Our project investigates the distinction between major word classes in DGS using different linguistic and neuroscientific methods focusing on language production as well as single sign and sentence processing. Furthermore, within the analysis of the overt realisation of the noun-verb-distinction in DGS, we investigate the linguistic and cognitive relevance of parts of speech and the impact of iconicity on sign languages. Our aim is therefore threefold: (i) We want to test the supposed universality of the noun-verb-distinction, by going beyond previous work done on spoken languages. We will explore differences in the distribution of the two lexical categories in DGS, a language in the visuo-spatial modality, using linguistic, behavioral, and neuroscientific experiments. (ii) We want to provide insights into the iconic properties of DGS and how these are perceived by deaf and hearing people, thereby identifying tendencies that are not necessarily linguistic but could – due to their iconic nature – be grounded in non-linguistic cognition.

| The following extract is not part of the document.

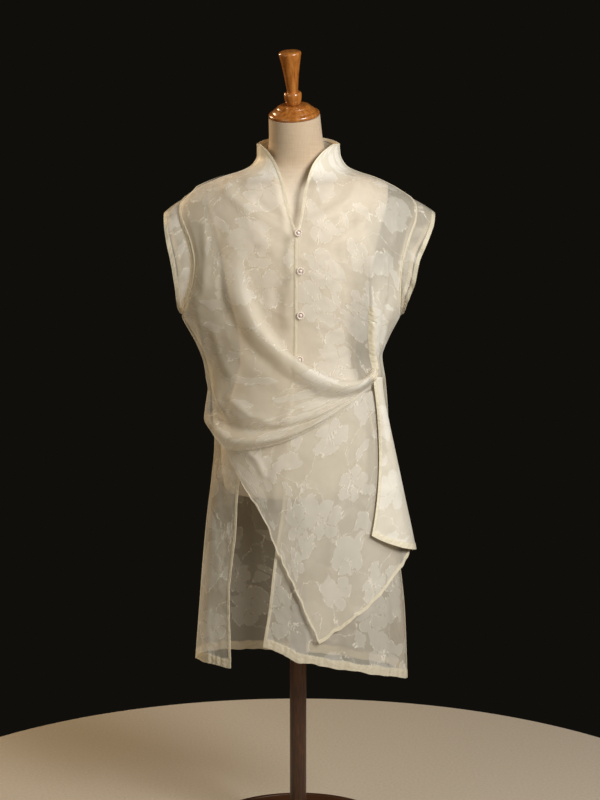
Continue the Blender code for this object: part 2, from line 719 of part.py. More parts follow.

This will be explored using qualitative as well as data-driven approaches that will investigate iconic properties and motivations of signs in DGS and how iconicity is linked to the overt realisation of the noun-verb-distinction. (iii) We want to match the empirical findings of our studies with recent formal and functional analyses of parts of speech as lexical or syntactic categories thereby contributing to a better theoretical understanding of parts of speech and the impact of modality on parts of speech.